Nomads and travelers consider the road their home, and often I have found myself most comfortable in transit. Usually I was able to fit in snugly most places I went, no matter how different or new, feeling right at home. Making sandwiches among the olive orchards in Greece, navigating the crowded alleyways of the bazaar in Turkey, wrapped in my sleeping bag on a ferry's outerdecks, among the trees of the Appalachian Trail taking my soap down to the Conneticuit River to clean up before work, in the Harvard Business school dormitories despite the clash of my electric blue batik dress against their Banana Republic back drop. Relationships bringing out the domestic best in all of us, I wanted to settle in somewhere with Jon so he understands where ever I go, I will come back. But this was not it. I felt betrayed by my own intuition and for the first time in a very long time, I felt lost.
After a good cry, I examined my life at present to figure out why this was not home when I so desperately wanted it to be. I understood the significant differences between myself and the overall populace and had decided to become proactive about this. In the travel memoir Eat, Pray, Love by Elizabeth Gilbert, she describes how every place has a word to describe its overall attitude. Paris: Love. Italy: Eat, and one of my own, Boston: succeed. So if your goals and attitude do not run paralell with this, you could end up being very unhappy and feeling displaced. In my beginning days in Savannah, my friends and I would play a similar game where we would personify countries into what kind of men they would be depending on the people we have met, random trips, our vague idea of international politics, and of course, by fantasizing and sterotyping. For example, we decided that Australia would be the man's man, the crocadile dundees of the world, taking you out into the woods and building you a tree house to cohort in. Italy would be your fantasy incarnate after cooking you the best meal you've ever had. Russia would be the drunk sadist, and Mexico would probably be good in bed, but steal your money in the morning.
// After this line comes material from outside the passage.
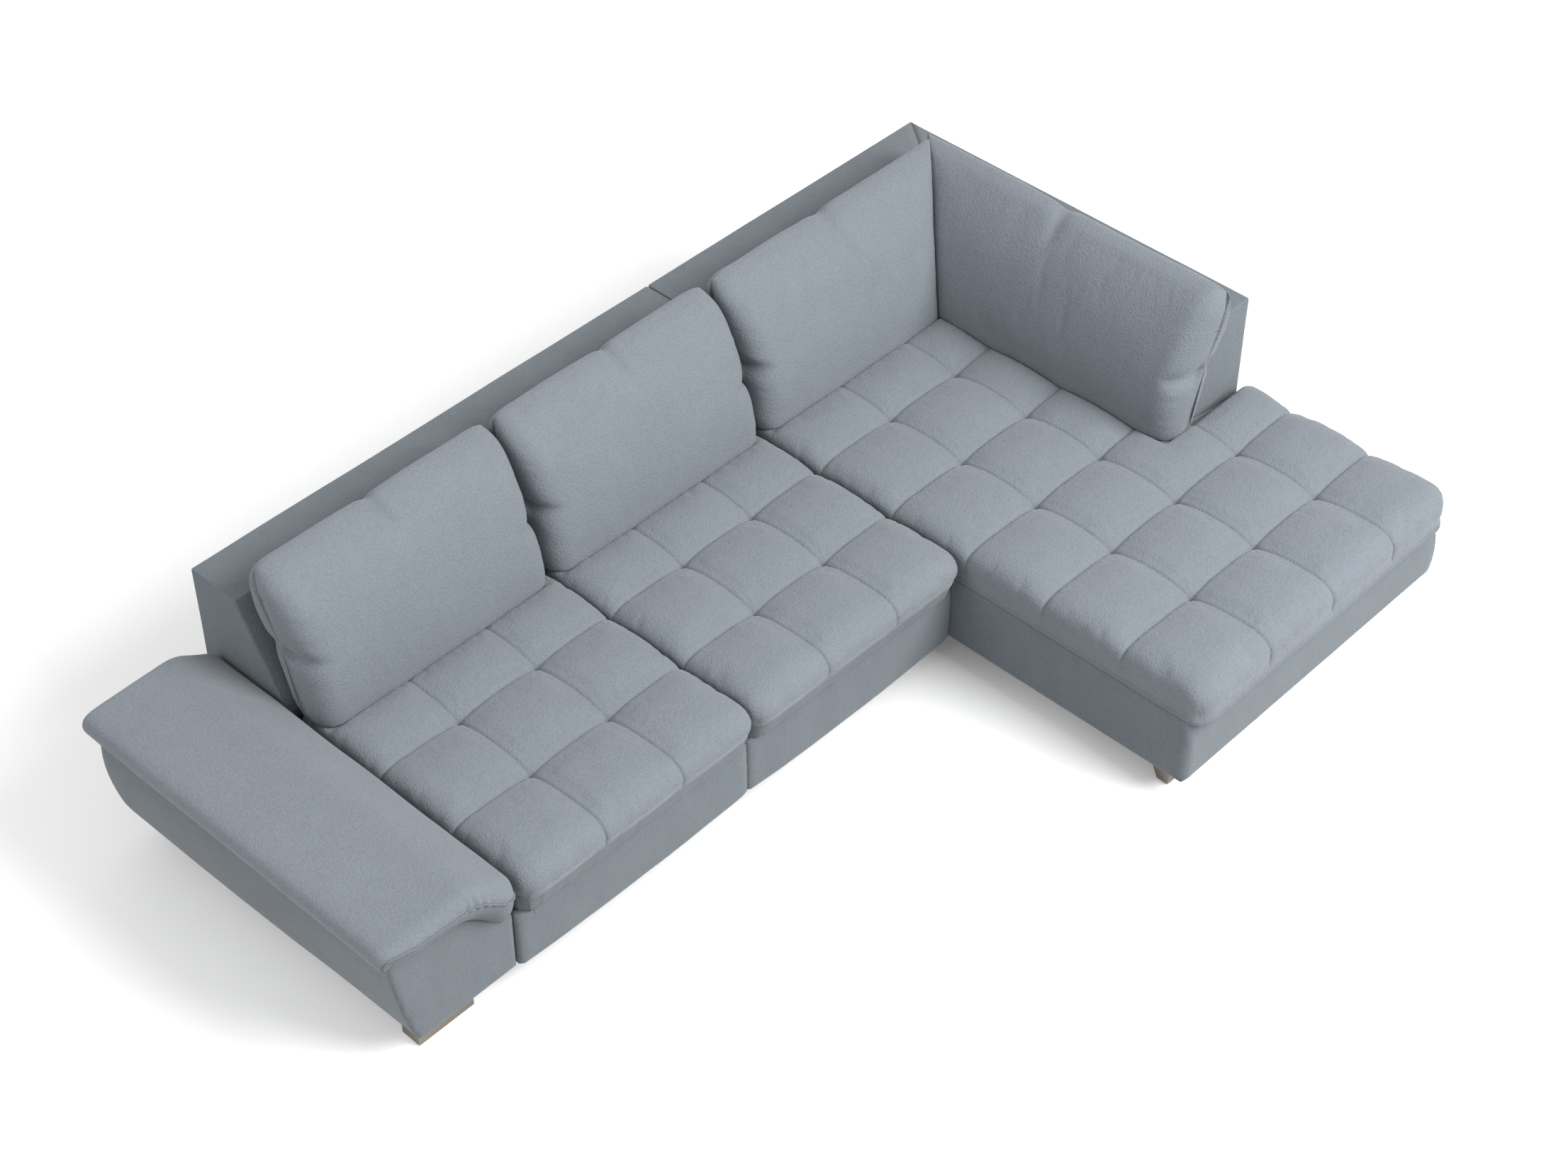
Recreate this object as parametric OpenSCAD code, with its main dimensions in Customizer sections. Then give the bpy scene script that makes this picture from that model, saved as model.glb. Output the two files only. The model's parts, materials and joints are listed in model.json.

Taking this approach as my first step at reconciling my first impressions of D.C., I tried to assign an identity to the area that was not influenced by any preconcieved hopes and dreams. I concluded that while one of Washington D.C.'s words is succeed, like Boston (which is why I assumed it to be instant bliss), other words that apply were American, systematic, strict, professional, security, obedience, intimidating and authority.
As I imagined the face of D.C., I realized I was already sleeping with the embodiment of this city. Jon, being all of these things on a professional level, presented me with this persona when we met, but as our relationship developed, I saw he is caring and protective, supportive and easy going, a sure thing. This gave me hope that one day, if I show it my best, and compromise my stubborn ways, loving it with determination and all my might, someday Washington D.C. will love me too.
An Australian I traveled with named Ben once asked me whether I was running from something or chasing after it. He explained all travelers are doing one or the other. At the time I didn't know how to answer, it didn't feel like I was doing either. Later, I saw what he meant, seeing as how I took refuge while in Savannah by leaving, I became known as the escape artist, the nomad of SCAD. When Jon and I immediately set up house and it wasn't what I had hoped, I realized that I moved to D.C. chasing an idea, a dream. The only problem with this, is sometimes in such optomism as in beginning any relationship, you are imagining a situation that requires you to be different, often times your potential self, better. You didn't imagine the emotions and mind set the situation requires in order to work out, you didn't take into account that instead of growth and self improvement being a reactionary side effect to your new environment, that you would need to be proactive and insinuate change in order to make the experience everything you want it to be. While human beings in a very primitive sense, as mammals we adapt and overcome, allowing us to live in various environments and survive. We can build our home anywhere. However, one of the more distinct qualities separating us from other species is free will and self determination, which until now I never realized attributes to the physiological sense of home. A place of self reflection, thoughts of who one used to be, is, or who one might become.
I moved to Washington D.C. to settle down but I am still the foreignor here. I am still traveling and exploring the territory and I will continue to do so, until I find my way home.